**SUPPLIED INFORMATION:**
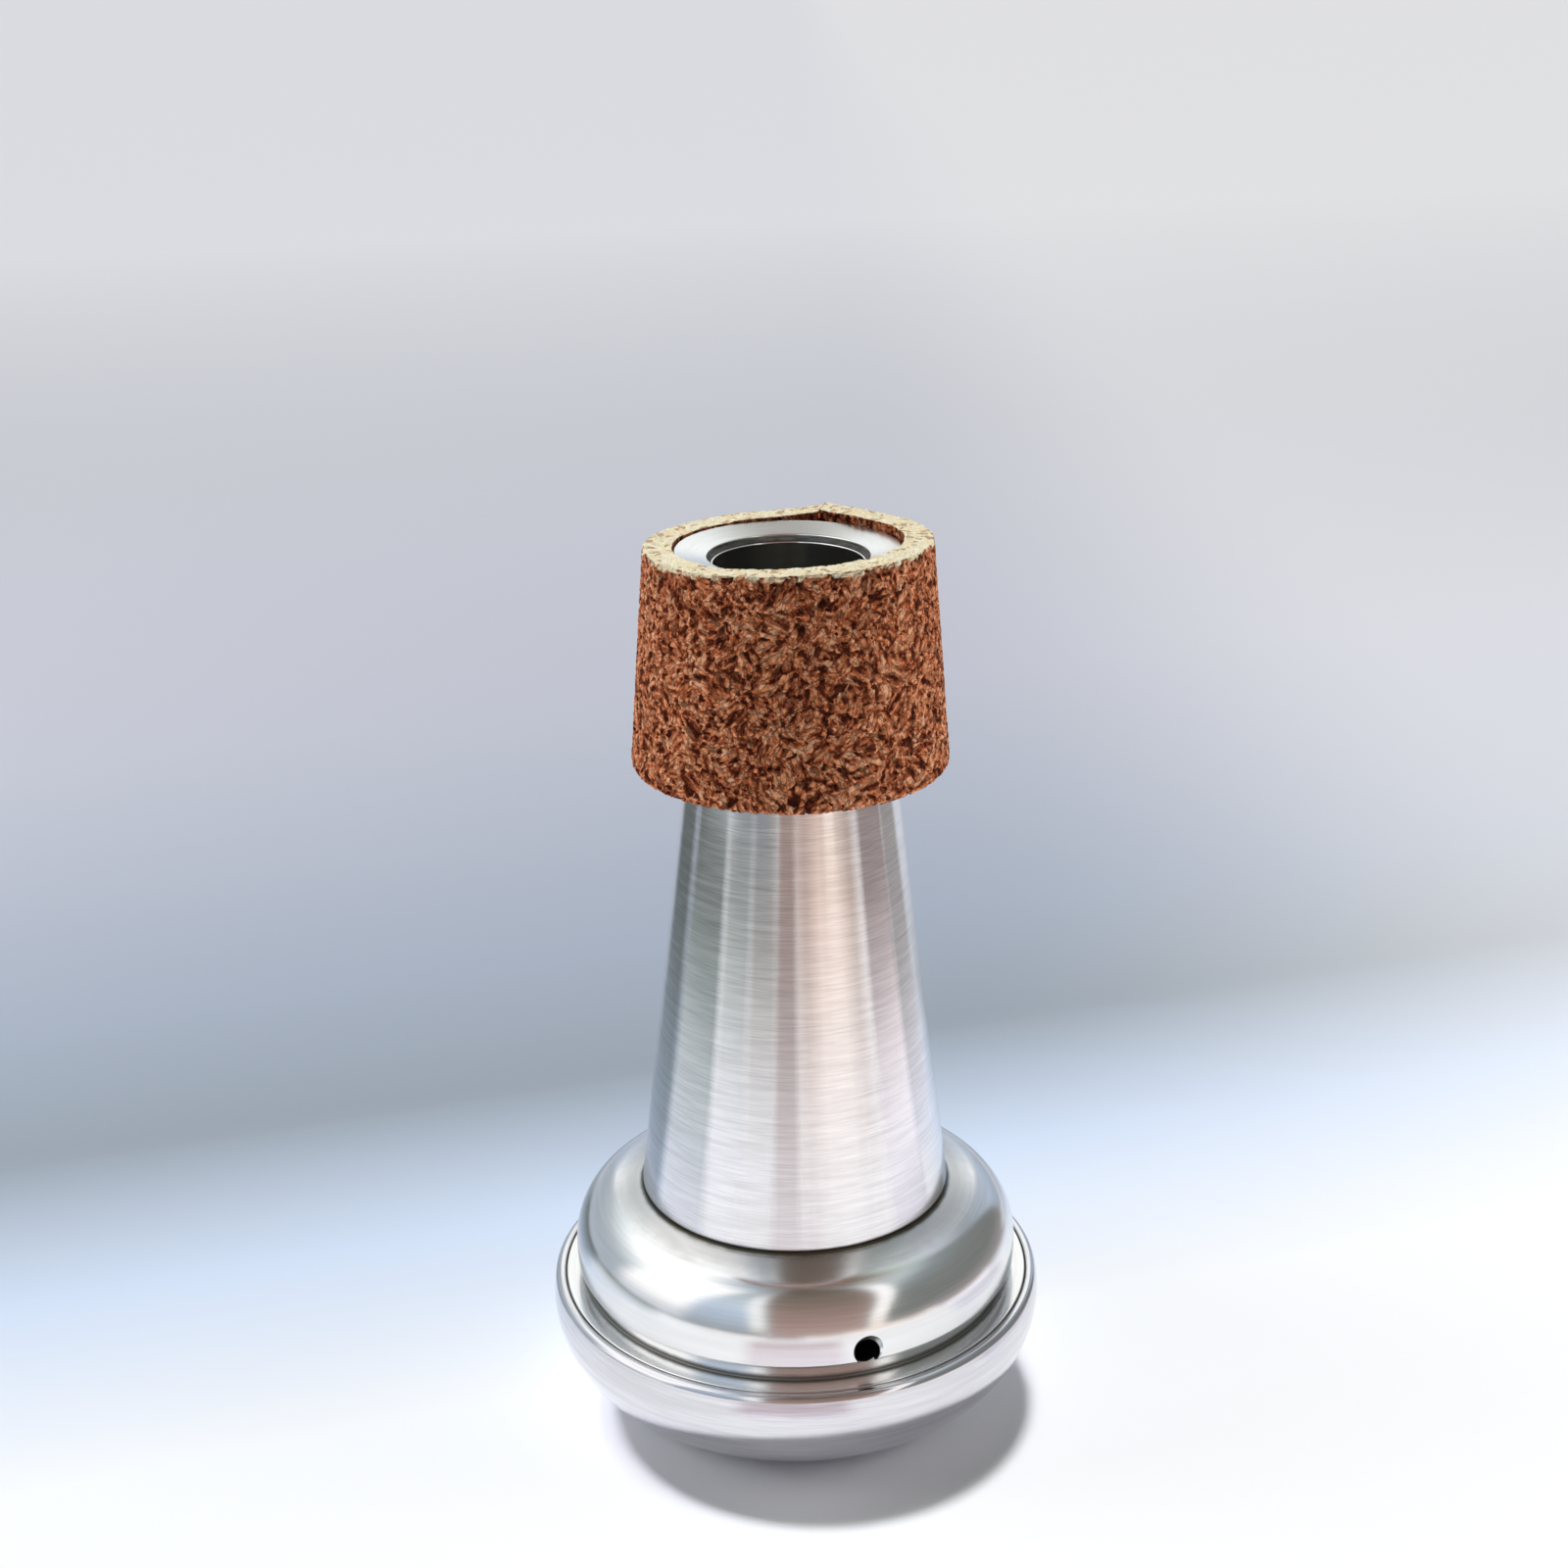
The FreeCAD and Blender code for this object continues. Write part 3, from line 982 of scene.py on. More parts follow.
@dataclass
class Cone(TurnedPart):
    """Brushed tapered tube from the crease up to the mouth."""

    piece, slot, node = "cone_brushed_tube", Slot.CONE, "cone_shell"
    dome: ShoulderDome
    length: float = 77.08
    wall: float = 0.806
    mouth_radius: float = 9.2
    joint_thickness: float = 0.16

    @property
    def crease_height(self) -> float:
        """Height of the cone's lower end."""
        return self.dome.cone_seat_height + self.joint_thickness

    @property
    def mouth_height(self) -> float:
        """Height of the cone's upper end."""
        return self.crease_height + self.length

    def outline(self) -> Outline:
        """Half section, up the outside and down the inside.

        Returns:
            The closed outline.
        """
        low, high, foot = self.crease_height, self.mouth_height, self.dome.crease_radius
        outside = Outline().path((foot, low, 0.12), (self.mouth_radius, high, 0.1))
        return outside.path((self.mouth_radius - self.wall, high, 0.12), (foot - self.wall, low))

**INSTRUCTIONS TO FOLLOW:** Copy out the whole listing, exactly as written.

**SOLUTION TO THIS PROBLEM:**
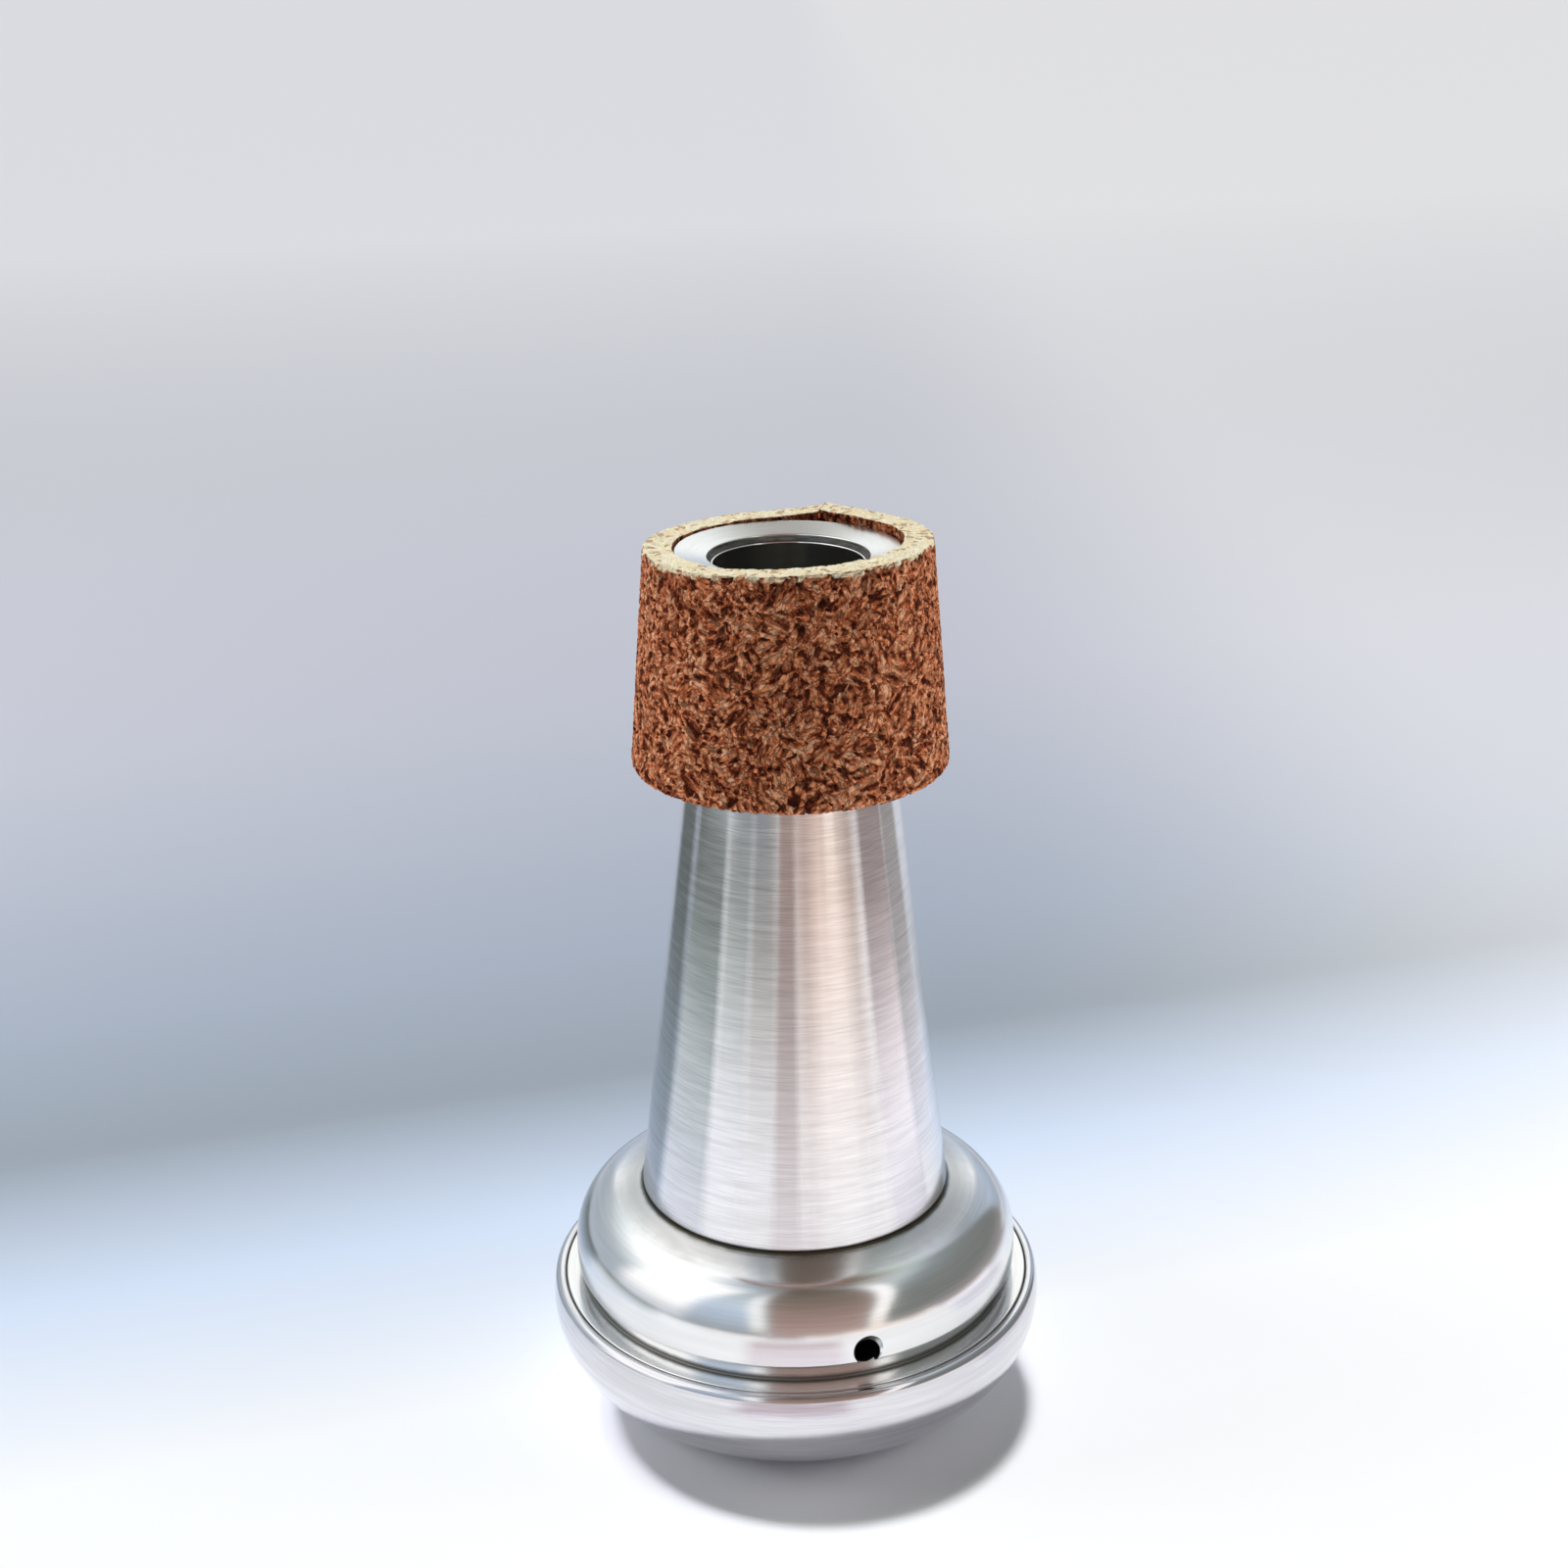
The FreeCAD and Blender code for this object continues. Write part 3, from line 982 of scene.py on. More parts follow.
@dataclass
class Cone(TurnedPart):
    """Brushed tapered tube from the crease up to the mouth."""

    piece, slot, node = "cone_brushed_tube", Slot.CONE, "cone_shell"
    dome: ShoulderDome
    length: float = 77.08
    wall: float = 0.806
    mouth_radius: float = 9.2
    joint_thickness: float = 0.16

    @property
    def crease_height(self) -> float:
        """Height of the cone's lower end."""
        return self.dome.cone_seat_height + self.joint_thickness

    @property
    def mouth_height(self) -> float:
        """Height of the cone's upper end."""
        return self.crease_height + self.length

    def outline(self) -> Outline:
        """Half section, up the outside and down the inside.

        Returns:
            The closed outline.
        """
        low, high, foot = self.crease_height, self.mouth_height, self.dome.crease_radius
        outside = Outline().path((foot, low, 0.12), (self.mouth_radius, high, 0.1))
        return outside.path((self.mouth_radius - self.wall, high, 0.12), (foot - self.wall, low))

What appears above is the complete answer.